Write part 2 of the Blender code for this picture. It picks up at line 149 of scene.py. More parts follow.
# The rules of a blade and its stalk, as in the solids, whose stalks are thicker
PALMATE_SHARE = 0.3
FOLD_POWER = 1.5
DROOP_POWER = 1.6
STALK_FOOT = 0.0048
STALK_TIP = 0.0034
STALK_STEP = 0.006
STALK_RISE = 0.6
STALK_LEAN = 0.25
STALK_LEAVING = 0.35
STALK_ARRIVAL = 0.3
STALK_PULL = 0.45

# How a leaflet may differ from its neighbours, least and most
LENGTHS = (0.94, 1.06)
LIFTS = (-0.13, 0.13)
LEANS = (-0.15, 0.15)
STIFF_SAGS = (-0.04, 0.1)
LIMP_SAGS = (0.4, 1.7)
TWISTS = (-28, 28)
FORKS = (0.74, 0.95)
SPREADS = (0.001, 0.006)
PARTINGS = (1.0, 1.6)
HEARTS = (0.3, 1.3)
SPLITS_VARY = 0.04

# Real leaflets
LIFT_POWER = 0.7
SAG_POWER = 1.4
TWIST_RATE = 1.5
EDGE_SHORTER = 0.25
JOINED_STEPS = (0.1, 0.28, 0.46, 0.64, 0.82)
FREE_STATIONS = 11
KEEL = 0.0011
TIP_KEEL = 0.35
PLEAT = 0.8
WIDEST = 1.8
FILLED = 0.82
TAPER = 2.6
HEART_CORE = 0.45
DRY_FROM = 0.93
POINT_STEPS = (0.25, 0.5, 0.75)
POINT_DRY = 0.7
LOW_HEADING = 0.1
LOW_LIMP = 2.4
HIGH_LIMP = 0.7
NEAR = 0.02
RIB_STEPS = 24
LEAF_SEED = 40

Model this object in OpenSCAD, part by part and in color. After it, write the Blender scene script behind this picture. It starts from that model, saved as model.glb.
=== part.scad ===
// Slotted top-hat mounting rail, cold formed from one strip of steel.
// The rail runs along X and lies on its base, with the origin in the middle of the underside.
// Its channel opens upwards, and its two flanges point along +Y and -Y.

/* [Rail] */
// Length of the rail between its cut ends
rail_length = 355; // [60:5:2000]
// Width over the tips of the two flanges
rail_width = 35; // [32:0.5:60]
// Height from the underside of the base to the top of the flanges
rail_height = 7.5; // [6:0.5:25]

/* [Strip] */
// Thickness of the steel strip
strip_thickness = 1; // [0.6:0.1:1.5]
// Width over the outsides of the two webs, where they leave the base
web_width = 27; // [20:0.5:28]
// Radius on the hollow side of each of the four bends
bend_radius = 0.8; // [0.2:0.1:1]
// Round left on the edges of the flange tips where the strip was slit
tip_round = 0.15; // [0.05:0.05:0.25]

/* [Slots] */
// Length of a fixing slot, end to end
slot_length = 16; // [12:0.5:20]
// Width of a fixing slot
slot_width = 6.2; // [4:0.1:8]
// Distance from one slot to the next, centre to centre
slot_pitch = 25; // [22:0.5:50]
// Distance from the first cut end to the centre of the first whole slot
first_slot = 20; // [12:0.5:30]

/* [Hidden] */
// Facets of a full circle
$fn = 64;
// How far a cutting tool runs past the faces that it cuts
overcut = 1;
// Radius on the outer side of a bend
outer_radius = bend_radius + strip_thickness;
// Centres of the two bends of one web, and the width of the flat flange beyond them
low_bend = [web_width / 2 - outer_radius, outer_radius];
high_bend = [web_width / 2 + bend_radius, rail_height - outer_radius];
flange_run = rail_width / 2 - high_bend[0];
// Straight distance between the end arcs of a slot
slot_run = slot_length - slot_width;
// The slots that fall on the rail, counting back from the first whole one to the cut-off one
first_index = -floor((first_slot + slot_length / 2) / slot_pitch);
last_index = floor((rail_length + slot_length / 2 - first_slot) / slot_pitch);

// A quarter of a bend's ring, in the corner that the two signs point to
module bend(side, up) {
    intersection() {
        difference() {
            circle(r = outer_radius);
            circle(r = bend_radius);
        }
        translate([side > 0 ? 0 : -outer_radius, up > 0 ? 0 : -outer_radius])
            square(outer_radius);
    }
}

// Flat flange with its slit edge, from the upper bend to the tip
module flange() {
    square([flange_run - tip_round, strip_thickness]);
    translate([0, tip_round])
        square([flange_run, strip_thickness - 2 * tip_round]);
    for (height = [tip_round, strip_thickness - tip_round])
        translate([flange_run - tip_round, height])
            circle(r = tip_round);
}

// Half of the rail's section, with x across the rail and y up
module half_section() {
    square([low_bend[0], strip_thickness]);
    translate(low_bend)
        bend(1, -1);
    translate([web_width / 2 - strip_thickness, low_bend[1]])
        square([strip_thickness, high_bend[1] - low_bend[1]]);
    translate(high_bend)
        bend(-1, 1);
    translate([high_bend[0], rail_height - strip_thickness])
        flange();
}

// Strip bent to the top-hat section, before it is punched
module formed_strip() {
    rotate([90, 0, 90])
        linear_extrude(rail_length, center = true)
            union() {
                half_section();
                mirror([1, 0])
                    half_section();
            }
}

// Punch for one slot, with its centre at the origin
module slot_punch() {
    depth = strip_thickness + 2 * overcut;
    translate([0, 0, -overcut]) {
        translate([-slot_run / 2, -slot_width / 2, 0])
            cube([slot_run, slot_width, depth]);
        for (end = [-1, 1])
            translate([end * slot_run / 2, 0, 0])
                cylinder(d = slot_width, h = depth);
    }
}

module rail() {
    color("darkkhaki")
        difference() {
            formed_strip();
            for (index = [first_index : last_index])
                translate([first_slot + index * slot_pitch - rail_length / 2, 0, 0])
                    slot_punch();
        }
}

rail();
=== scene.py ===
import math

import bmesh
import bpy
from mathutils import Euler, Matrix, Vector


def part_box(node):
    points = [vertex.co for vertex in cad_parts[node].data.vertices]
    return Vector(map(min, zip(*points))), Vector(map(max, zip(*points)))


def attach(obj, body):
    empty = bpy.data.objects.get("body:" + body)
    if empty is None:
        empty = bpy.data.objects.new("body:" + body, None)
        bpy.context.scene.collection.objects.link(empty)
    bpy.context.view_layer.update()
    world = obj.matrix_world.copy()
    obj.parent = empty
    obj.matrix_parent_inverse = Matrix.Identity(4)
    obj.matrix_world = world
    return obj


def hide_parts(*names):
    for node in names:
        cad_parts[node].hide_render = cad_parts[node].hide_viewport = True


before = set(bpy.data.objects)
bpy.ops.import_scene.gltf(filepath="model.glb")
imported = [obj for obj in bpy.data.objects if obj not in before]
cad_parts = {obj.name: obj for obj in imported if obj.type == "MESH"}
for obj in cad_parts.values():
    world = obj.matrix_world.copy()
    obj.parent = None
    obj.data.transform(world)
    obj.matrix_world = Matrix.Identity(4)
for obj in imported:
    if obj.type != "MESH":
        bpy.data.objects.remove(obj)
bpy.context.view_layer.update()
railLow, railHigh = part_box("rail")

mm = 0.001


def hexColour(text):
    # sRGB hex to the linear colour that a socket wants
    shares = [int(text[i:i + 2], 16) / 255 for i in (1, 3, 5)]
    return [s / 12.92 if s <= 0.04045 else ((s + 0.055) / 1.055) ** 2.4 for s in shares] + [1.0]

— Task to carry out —
In the listing above, find the line containing "at the origin" and the line containing "bpy.data.objects.remove(obj)", then repeat those two lines and everything between them exactly.

— Task result —
// Punch for one slot, with its centre at the origin
module slot_punch() {
    depth = strip_thickness + 2 * overcut;
    translate([0, 0, -overcut]) {
        translate([-slot_run / 2, -slot_width / 2, 0])
            cube([slot_run, slot_width, depth]);
        for (end = [-1, 1])
            translate([end * slot_run / 2, 0, 0])
                cylinder(d = slot_width, h = depth);
    }
}

module rail() {
    color("darkkhaki")
        difference() {
            formed_strip();
            for (index = [first_index : last_index])
                translate([first_slot + index * slot_pitch - rail_length / 2, 0, 0])
                    slot_punch();
        }
}

rail();
=== scene.py ===
import math

import bmesh
import bpy
from mathutils import Euler, Matrix, Vector


def part_box(node):
    points = [vertex.co for vertex in cad_parts[node].data.vertices]
    return Vector(map(min, zip(*points))), Vector(map(max, zip(*points)))


def attach(obj, body):
    empty = bpy.data.objects.get("body:" + body)
    if empty is None:
        empty = bpy.data.objects.new("body:" + body, None)
        bpy.context.scene.collection.objects.link(empty)
    bpy.context.view_layer.update()
    world = obj.matrix_world.copy()
    obj.parent = empty
    obj.matrix_parent_inverse = Matrix.Identity(4)
    obj.matrix_world = world
    return obj


def hide_parts(*names):
    for node in names:
        cad_parts[node].hide_render = cad_parts[node].hide_viewport = True


before = set(bpy.data.objects)
bpy.ops.import_scene.gltf(filepath="model.glb")
imported = [obj for obj in bpy.data.objects if obj not in before]
cad_parts = {obj.name: obj for obj in imported if obj.type == "MESH"}
for obj in cad_parts.values():
    world = obj.matrix_world.copy()
    obj.parent = None
    obj.data.transform(world)
    obj.matrix_world = Matrix.Identity(4)
for obj in imported:
    if obj.type != "MESH":
        bpy.data.objects.remove(obj)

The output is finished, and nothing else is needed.